De modo nenhum! Não sou nada nostálgico, não gosto de olhar para trás, sempre achei velhos pessoas entediantes que reclamam e se arrependem do passado. O futuro, por mais ameaçador e às vezes incompreensível, é muito mais interessante. A qualidade dos personagens de A melhor juventude é precisamente a curiosidade, a energia, a capacidade de questionar a si mesmos, a compaixão por quem cai e não consegue se levantar.

Enquanto assistimos ao seu filme, não podemos esquecer aspectos que, infelizmente, unem a Itália e o Brasil, como a corrupção. O que você acha da política atual nos dois países?
É o problema de todas as democracias no início deste milênio. Resulta da falta de educação geral, e da facilidade com que consentimento ou dissidência podem ser manipulados pela mídia — desde a televisão até os jornais, passando pela internet. No entanto, a corrupção continua sendo o problema central.

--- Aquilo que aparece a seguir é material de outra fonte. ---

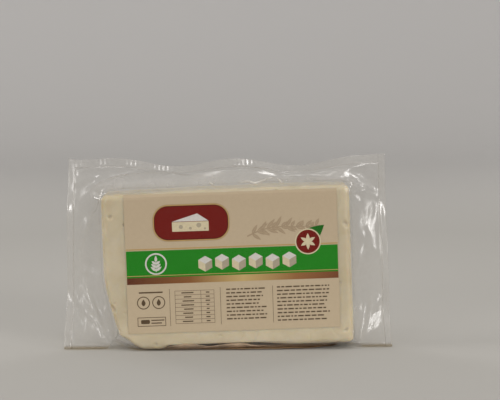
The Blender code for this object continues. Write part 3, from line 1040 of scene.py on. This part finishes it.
def laid(line):
    """A ridge's line, rounded at its bends and laid on the front sheet, as even steps of x, y and z."""
    steps = np.linspace(0, 1, RIDGE_STEPS)
    around = np.clip(steps[:, None] + np.linspace(-0.5, 0.5, 9) * RIDGE_SMOOTHING, 0, 1)
    knots = np.linspace(0, 1, len(line))
    x, z = (np.interp(around, knots, [spot[axis] * MM for spot in line]).mean(axis=1) for axis in (0, 1))
    y = []
    for place in zip(x, z):
        found = sheet_finder.find_n((place[0], 0, place[1]), SHEET_POINTS)
        y.append(sum(front_points[i].y for spot, i, gap in found) / SHEET_POINTS)
    return x, np.interp(around, steps, y).mean(axis=1), z


for name, line in RIDGES:
    line = laid(line)
    bm = bmesh.new()
    bmesh.ops.create_uvsphere(bm, u_segments=RIDGE_ROUND, v_segments=RIDGE_STEPS, radius=1)
    glint_haze = []
    for vert in bm.verts:
        out, up, t = vert.co
        # Partly painted highlight: the haze is whitest on the ridge's outward crest, where the glint would be
        glint_haze.append(RIDGE_CLEAR + RIDGE_GLINT_HAZE * max(out, 0) ** 3)
        x, y, z = (np.interp((t + 1) / 2, np.linspace(0, 1, RIDGE_STEPS), part) for part in line)
        out = out * abs(out) * RIDGE_HEIGHT if out > 0 else out * RIDGE_ROOT
        vert.co = Vector((x, y - out, z + up * RIDGE_HALF_WIDTH + out * RIDGE_LIFT))
    bmesh.ops.recalc_face_normals(bm, faces=bm.faces)
    ridge = show(name, bm, ridge_skin)
    note(ridge, "slack", glint_haze)
    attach(ridge, "root")
    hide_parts("vacuum_pouch")

# Gathered film
# The bag's spare length, folded to and fro under the block: flat pleats, one on the other, whose rounded
# folds show along the front, and stand up before the cheese where the block presses them forward.
PLEAT_LEFT = -58 * MM
PLEAT_RIGHT = 70 * MM
PLEAT_FRONT = 13.5 * MM
PLEAT_BACK = 13 * MM
PLEAT_ROUND = 24
PLEAT_STEPS = 130
# Each pleat: its level in the gap, the middle and half width of its fullest part, how far that stands
# forward and up and how plump it is, all in millimetres, and where its waves start
PLEATS = (
    ("lower_pleat", 0.2, 18, 40, 3.6, 0.3, 0.5, 1.2),
    ("middle_pleat", 0.5, 4, 17, 4.4, 3.0, 2.2, 4.0),
    ("upper_pleat", 0.8, -27, 13, 4.8, 3.0, 2.4, 8.5),
)
# Painted light: the gathered film is hazed warm brown, standing in for light bounced off the cheese into the
# gap, with some whey stain
pleat_skin = film_finish("gathered_film", haze=0.9, shine=0.07, roughness=0.14, colour=(0.84, 0.64, 0.44, 1))
# The lowest pleat is darker brown: painted contact shade under the gathered film
shaded_pleat_skin = film_finish("shaded_pleat_film", haze=1.0, shine=0.05, roughness=0.2, colour=(0.52, 0.36, 0.21, 1))

for name, level, middle, spread, forward, rise, plump, seed in PLEATS:
    bm = bmesh.new()
    bmesh.ops.create_cone(bm, cap_ends=True, segments=PLEAT_ROUND, radius1=1, radius2=1, depth=2)
    bmesh.ops.rotate(bm, cent=(0, 0, 0), matrix=Matrix.Rotation(math.pi / 2, 3, "Y"), verts=bm.verts)
    lengths = [e for e in bm.edges if abs(e.verts[0].co.x - e.verts[1].co.x) > 1]
    bmesh.ops.subdivide_edges(bm, edges=lengths, cuts=PLEAT_STEPS - 1, use_grid_fill=True)
    for vert in bm.verts:
        t, a, b = vert.co
        x = PLEAT_LEFT + (PLEAT_RIGHT - PLEAT_LEFT) * (t + 1) / 2
        end = 1 - abs(t) ** 7
        room = block_low(x) + 0.1 * MM
        wander = noise.noise(Vector((x / (13 * MM), seed, 0)))
        wander += 0.5 * noise.noise(Vector((x / (4 * MM), seed, 4)))
        swell = bump(x, middle * MM, spread * MM)
        front = PLEAT_FRONT + (forward * swell + wander) * MM
        y = a * front if a < 0 else a * PLEAT_BACK
        nose = ramp(-a, 0.35, 0.8)
        lift = ramp(-a, 0.6, 1.0) * rise * MM * swell * (1 + 0.4 * wander)
        flat = noise.noise(Vector((x / (9 * MM), y / (11 * MM), seed))) * 0.12 * room
        thick = 0.5 * room * (0.16 + 0.06 * wander) + plump * MM * nose * swell
        crease = noise.noise(Vector((x / (5 * MM) + 2 * b, 3 * b, seed)))
        y_fold = nose * swell * crease * 1.1 * MM
        z = room * level + flat + lift + b * max(thick, 0.12 * MM) * end
        vert.co = Vector((x, y * (0.35 + 0.65 * end) + y_fold, max(z, 0.1 * MM + 0.05 * MM * (b + 1))))
    bmesh.ops.recalc_face_normals(bm, faces=bm.faces)
    # The lowest pleat takes the finish with the painted contact shade
    pleat = show(name, bm, shaded_pleat_skin if level < 0.3 else pleat_skin)
    note(pleat, "slack", [1.0] * len(pleat.data.vertices))
    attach(pleat, "root")
    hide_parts("vacuum_pouch")

# Welds
# Where the two sheets are melted together: a plain strip up each side, curling a little, and a ribbed one
# along the top, cut in small teeth so that it tears easily.
WELD_GAP = 0.32 * MM
RIB_PITCH = 2.75 * MM
RIB_DEPTH = 0.2 * MM
TOOTH = 0.5 * MM
SIDE_CURL = 1.3 * MM
side_in = 1 - SIDE_WELD / (POUCH_WIDTH_TOP / 2)
weld_skin = film_finish("welded_film", haze=0.17, shine=0.046, roughness=0.18)


def weld(name, columns, heights, shape):
    """One weld: a strip of the double sheet, with its surface moved by shape(across, height, point)."""
    bm, spots = double_sheet(columns, heights, WELD_GAP)
    for vert, (across, height, face) in zip(bm.verts, spots):
        vert.co += shape(across, height, vert.co)
    strip = show(name, bm, weld_skin)
    mark_slack(strip, spots)
    return strip


def side_curl(across, height, point):
    """The strip's outer edge, turned forward and back along its length."""
    outward = ramp(abs(across), side_in, 1)
    z = point.z
    turn = math.sin(z / (13 * MM) + 2 * across) + 0.6 * math.sin(z / (5.5 * MM) + 5 * across)
    return Vector((0, SIDE_CURL * turn * outward * ramp(z, 4 * MM, 16 * MM), 0))


def top_ribs(across, height, point):
    """Upright ribs pressed in the seal, and the teeth that each ends in at the top."""
    x = across * POUCH_WIDTH_TOP / 2
    rib = math.cos(2 * math.pi * x / RIB_PITCH)
    up = (height - POUCH_HEIGHT + TOP_WELD) / TOP_WELD
    pressed = ramp(up, 0.1, 0.35) * (0.55 + 0.9 * noise.noise(Vector((x / (14 * MM), 5, 0))))
    return Vector((0, RIB_DEPTH * rib * pressed, TOOTH * (rib - 1) / 2 * ramp(up, 0.75, 1)))


side_heights = np.linspace(-LOWER_RUN, POUCH_HEIGHT, 120)
left_weld = weld("left_weld", np.linspace(-1, -side_in, 7), side_heights, side_curl)
right_weld = weld("right_weld", np.linspace(side_in, 1, 7), side_heights, side_curl)
rib_columns = np.linspace(-side_in, side_in, round(POUCH_WIDTH_TOP * side_in / RIB_PITCH * 8))
top_weld = weld("top_weld", rib_columns, np.linspace(POUCH_HEIGHT - TOP_WELD, POUCH_HEIGHT, 9), top_ribs)

for piece in (bag, left_weld, right_weld, top_weld):
    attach(piece, "root")
    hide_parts("vacuum_pouch")
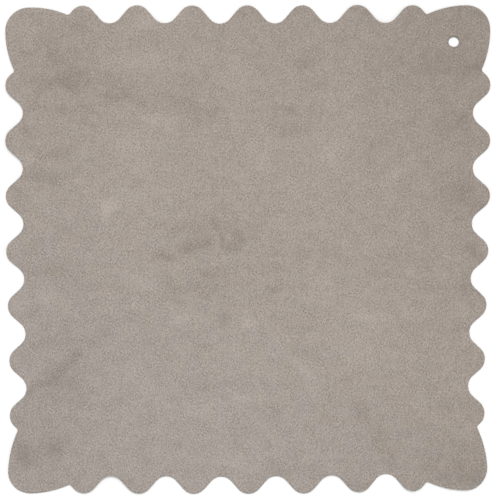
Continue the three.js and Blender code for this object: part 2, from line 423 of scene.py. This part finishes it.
# How much the lie, with its painted shade, shifts the tone, how strong the grain is and how that
# grows with the lie and in the patches, and how much painted shade darkens the rim and how far in
LIE_WEIGHT = 0.315
GRAIN_STRENGTH = 1.02
GRAIN_BY_LIE = 0.2
GRAIN_BY_PATCH = 2
RIM_SHADE_WEIGHT = 0.06
RIM_SHADE_FADE_MM = 1.2

# Display colours of nap that lies away from the eye and towards it, in its own warm tone and as
# a painted cool light shows them
NAP_AWAY_WARM = (136.9, 126.6, 117.3)
NAP_TOWARDS_WARM = (188.9, 178.6, 169.4)
NAP_AWAY_IN_COOL_LIGHT = (135.6, 126.4, 119.1)
NAP_TOWARDS_IN_COOL_LIGHT = (187.6, 178.4, 171.2)

# The nap's roughness, what the grain adds to it, and its specular level
NAP_ROUGHNESS = 0.92
NAP_ROUGHNESS_BY_GRAIN = 0.1
NAP_SPECULAR = 0.2

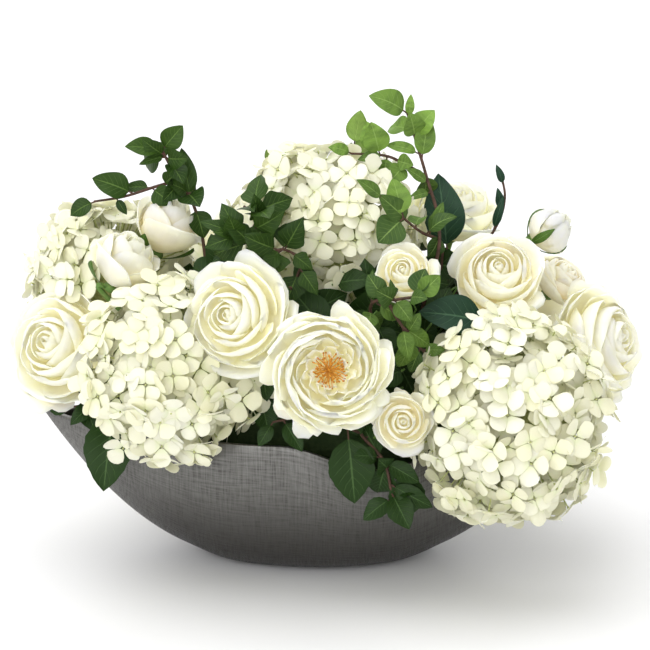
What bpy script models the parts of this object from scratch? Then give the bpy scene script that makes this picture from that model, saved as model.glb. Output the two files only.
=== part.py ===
"""A floral table centrepiece: cream roses, white hydrangeas and green sprays in a boat-shaped bowl.

Every bloom, stem, spray, the foam block and the bowl is one object. Metres, +Z up; the origin is the
middle of the flat foot that the bowl stands on, X runs along the bowl and -Y is the front.
"""
import math
import random

import bmesh
import bpy
from mathutils import Matrix, Vector
from mathutils.geometry import intersect_point_line

MM = 0.001
TOUCH_GAP = 0.0003          # between pieces that rest on each other
GOLDEN_ANGLE = math.pi * (3 - math.sqrt(5))

# --- Bowl -----------------------------------------------------------------------------------------
BOWL_HALF_LENGTH = 0.236
BOWL_HALF_DEPTH = 0.105
BOWL_HEIGHT = 0.127         # the level rim
HORN_LIFT = 0.003           # the rim's rise at each pointed end
HORN_LENGTH = 0.030
DIP_DEPTH = 0.022           # the scoop in each long side of the rim
DIP_CENTRE = 0.055
DIP_HALF_LENGTH = 0.085
FOOT_HALF_LENGTH = 0.060
FOOT_HALF_DEPTH = 0.036
BOWL_WALL = 0.004
BOWL_FLOOR = 0.005
BOWL_END_WALL = 0.012
BOWL_STATIONS = 20          # along the length
BOWL_ARC_ROWS = 4           # from the foot's edge up to the rim, on each side

# --- Foam: (height, half length, half depth) of its oval outline, from the underside up ----------------
FOAM_LEVELS = ((BOWL_FLOOR + TOUCH_GAP, 0.056, 0.030), (0.110, 0.150, 0.058), (0.150, 0.138, 0.052))
FOAM_SIDES = 12
STEM_RADIUS = 0.0024
STEM_TOP_RADIUS = 0.0038
SPRAY_STEM_RADIUS = 0.0018
LARGE_LEAF = 0.050          # a leaf has one row more over this length
SMALL_LEAF = 0.026          # and one row fewer under this one
STEM_HOLE_CLEARANCE = 0.0004
STEM_HOLE_DEEPER = 0.002

# --- Blooms: centre in mm, radius in mm, the way each faces, and its form -------------------------------
ROSES = {
    "rose_left": ((-217, -40, 197), 47, (-0.45, -0.75, 0.40), "full"),
    "rose_bud_left": ((-159, -42, 270), 29, (0.45, -0.15, 0.85), "bud"),
    "rose_half_open_left": ((-126, 0, 292), 30, (0.35, -0.10, 0.92), "bud"),
    "rose_front_left": ((-59, -141, 242), 42, (-0.40, -0.85, 0.30), "full"),
    "rose_garden": ((12, -184, 214), 51, (0.05, -0.97, 0.22), "garden"),
    "rose_small_centre": ((73, -88, 270), 24.5, (-0.15, -0.80, 0.55), "cup"),
    "rose_small_low": ((71, -152, 164), 25, (0.0, -0.95, 0.25), "cup"),
    "rose_cupped_right": ((152, -55, 261), 37, (0.0, -0.75, 0.65), "full"),
    "rose_bud_right": ((199, -14, 291), 21, (0.80, -0.10, 0.55), "bud"),
    "rose_half_open_right": ((212, 14, 242), 26, (0.55, -0.35, 0.75), "cup"),
    "rose_right": ((245, -30, 198), 47, (0.78, -0.50, 0.30), "full"),
    "rose_high_back": ((122, 62, 292), 40, (0.10, -0.30, 0.92), "full"),
    "rose_back_centre": ((0, 150, 205), 47, (0.0, 0.95, 0.30), "full"),
    "rose_back_left": ((-66, 102, 262), 36, (-0.25, 0.75, 0.60), "cup"),
    "rose_back_right": ((64, 126, 256), 34, (0.20, 0.80, 0.55), "cup"),
    "rose_back_end": ((196, 80, 214), 38, (0.65, 0.70, 0.35), "cup"),
}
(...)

Nanni Moretti (de Habemus Papam e O crocodilo) e Paolo Sorrentino (A grande beleza e Juventude) têm sido ótimos para 
a Itália, como poetas no cinema? Em que nível você os admira? E o que dizer de Lina Wertmüller, revolucionária diretora de 
Pasqualino sete belezas (1975)?
Admiro todos os cineastas capazes de fazer filmes que eu nunca poderia fazer! Há muitos na Itália; penso em Marco Bellocchio (O traidor), Gianni Amelio (As chaves de casa), Matteo Garrone (Gomorra), Francesco Munzi (Almas negras)... E há muitos jovens talentos que estreiam a cada ano com trabalhos interessantes e corajosos. Lina Wertmuller é uma glória do cinema italiano e estou feliz por seu Oscar honorário (votado pela Academia de Artes e Ciências Cinematográficas para 2020). Além de tudo, ela realmente é uma mulher muito bacana.

A máfia e os crimes (dados filmes como Pasolini — Um crime italiano e Piazza Fontana) são assuntos que ainda o absorvem como artista?
Não necessariamente. Mas, querendo contar sobre meu tempo e meu país, tenho que enfrentar tudo o que isso implica: os momentos sérios e felizes, as crises, os escândalos, mas também a gloriosa vitalidade e imaginação dos italianos, capazes no passado de enfrentar grandes tragédias. Eu sei que eles também serão capazes de ultrapassar esTse período incerto e convulsivo.